(COLLECTED MATERIAL):
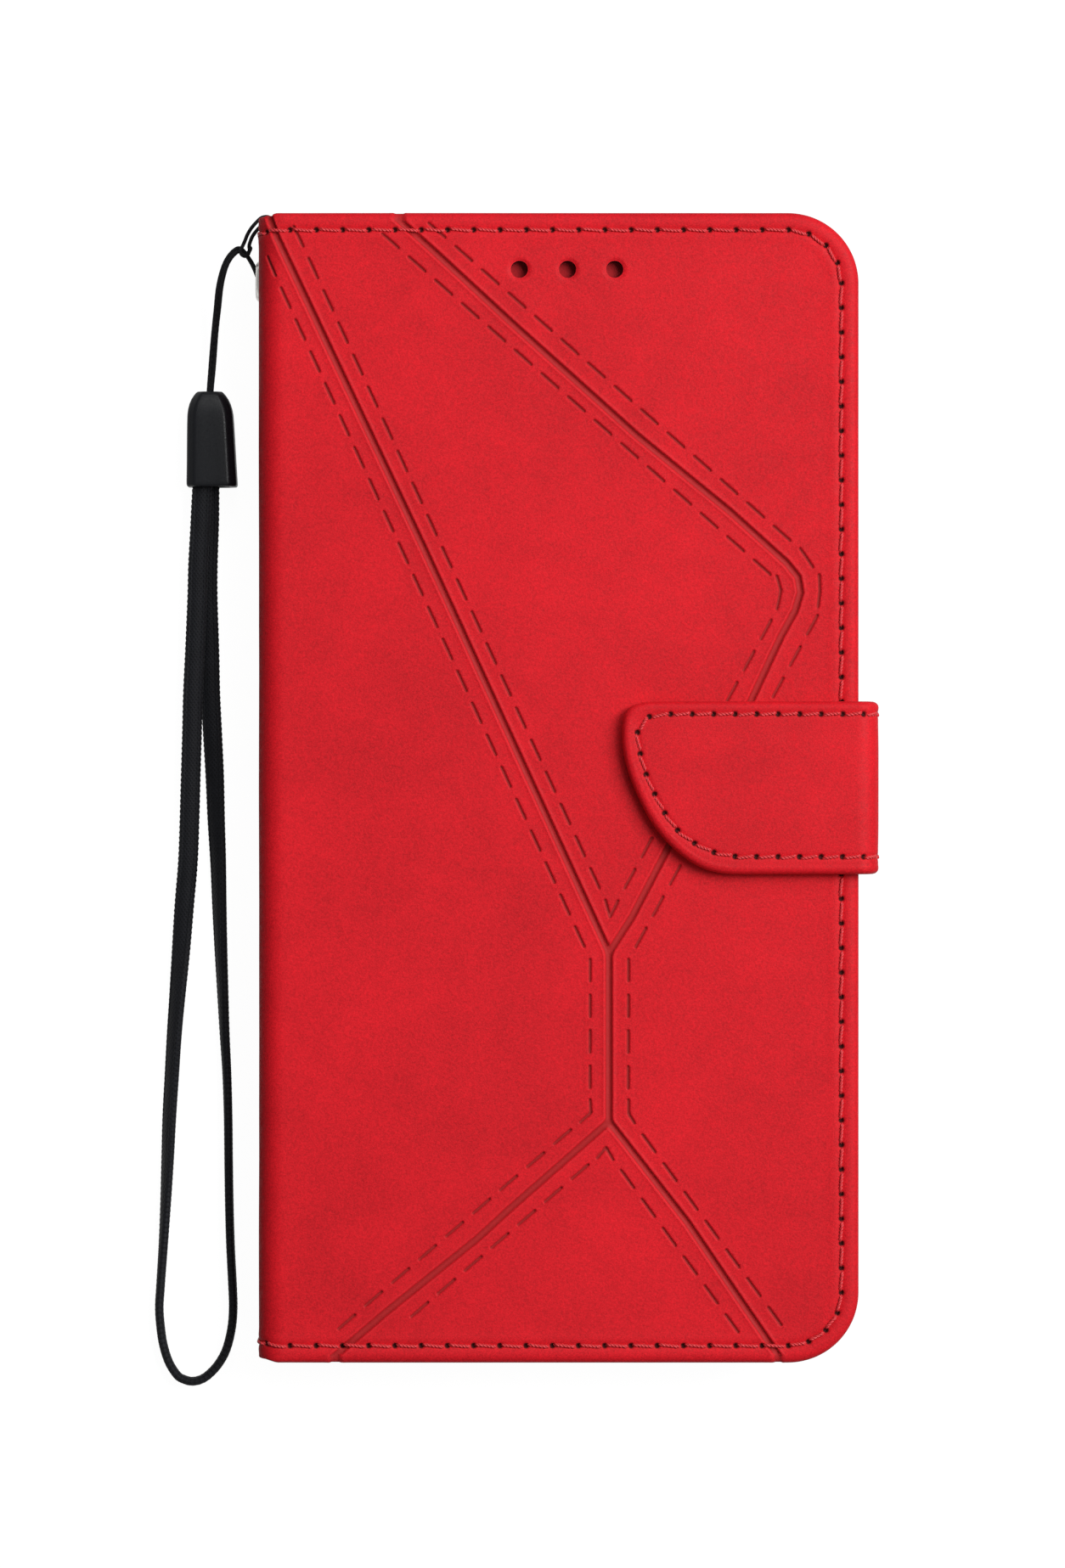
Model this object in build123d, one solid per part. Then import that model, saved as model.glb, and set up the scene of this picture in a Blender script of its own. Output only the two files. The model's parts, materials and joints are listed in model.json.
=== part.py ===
from build123d import *
import os
from math import hypot

# Folio phone wallet case with a closure strap and a corded wrist lanyard.
# The case lies flat on its back cover. Millimetres, +Z out of the front cover,
# +Y towards the top of the phone, spine at -X, closure strap at +X.
# Origin: centre of the back cover's rest face.
# A "span" is a (low, high) pair along one axis.


# ---------------------------------------------------------------- span helpers
def centred(middle, size):
    return (middle - size / 2, middle + size / 2)


def grow(span, amount):
    """Move both ends of a span outwards; a negative amount shrinks it."""
    return (span[0] - amount, span[1] + amount)


def mid(span):
    return (span[0] + span[1]) / 2


def size(span):
    return span[1] - span[0]


def above(span, thickness):
    """Next bonded layer on the high side of a span."""
    return (span[1] + GLUE_GAP, span[1] + GLUE_GAP + thickness)


def below(span, thickness):
    """Next bonded layer on the low side of a span."""
    return (span[0] - GLUE_GAP - thickness, span[0] - GLUE_GAP)


# --------------------------------------------------------------- driving sizes
CASE_W = 87.7            # spine to free edge
CASE_H = 168.0           # top to bottom
CASE_T = 17.6            # closed thickness without the strap
CORNER_R = 10.3          # free corners of both covers
SPINE_R = 3.5            # space the creases take at each side of the spine
LEATHER_T = 0.9
BOARD_T = 0.9
LINING_T = 0.5
GLUE_GAP = 0.05          # bonded layers stand this far apart
CREASE_GAP = 0.15        # half the slit at each crease
BOARD_INSET = 1.0        # cover boards, from the leather's edges
LINING_INSET = 0.4       # cover linings, from the leather's free edges
LINING_SPINE_INSET = 1.4
SEAM_INSET = 2.55        # cover edge to seam line
SEAM_SPINE_INSET = 0.6   # crease line to seam ends
SEAM_W = 0.6
SEAM_D = 0.4
THREAD_W = 0.5
THREAD_SUNK = 0.03       # thread below the leather's surface
THREAD_CLEAR = 0.05      # thread above the groove floor
STRAP_W = 25.2           # closure strap
STRAP_T = 2.7
STRAP_TOP_Y = 12.6
CORD_R = 0.55

SPINE_X = -CASE_W / 2    # spine outer face
FREE_X = CASE_W / 2      # free edge
CREASE_X = SPINE_X + SPINE_R
CASE_Y = centred(0, CASE_H)
STRAP_Y = (STRAP_TOP_Y - STRAP_W, STRAP_TOP_Y)

# Z spans of the cover layers, each cover from its outer face inwards
BACK_LEATHER_Z = (0, LEATHER_T)
BACK_BOARD_Z = above(BACK_LEATHER_Z, BOARD_T)
BACK_LINING_Z = above(BACK_BOARD_Z, LINING_T)
FRONT_LEATHER_Z = (CASE_T - LEATHER_T, CASE_T)
FRONT_BOARD_Z = below(FRONT_LEATHER_Z, BOARD_T)
FRONT_LINING_Z = below(FRONT_BOARD_Z, LINING_T)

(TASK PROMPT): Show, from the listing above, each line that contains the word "this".

(COMPLETED EXERCISE):
Model this object in build123d, one solid per part. Then import that model, saved as model.glb, and set up the scene of this picture in a Blender script of its own. Output only the two files. The model's parts, materials and joints are listed in model.json.
GLUE_GAP = 0.05          # bonded layers stand this far apart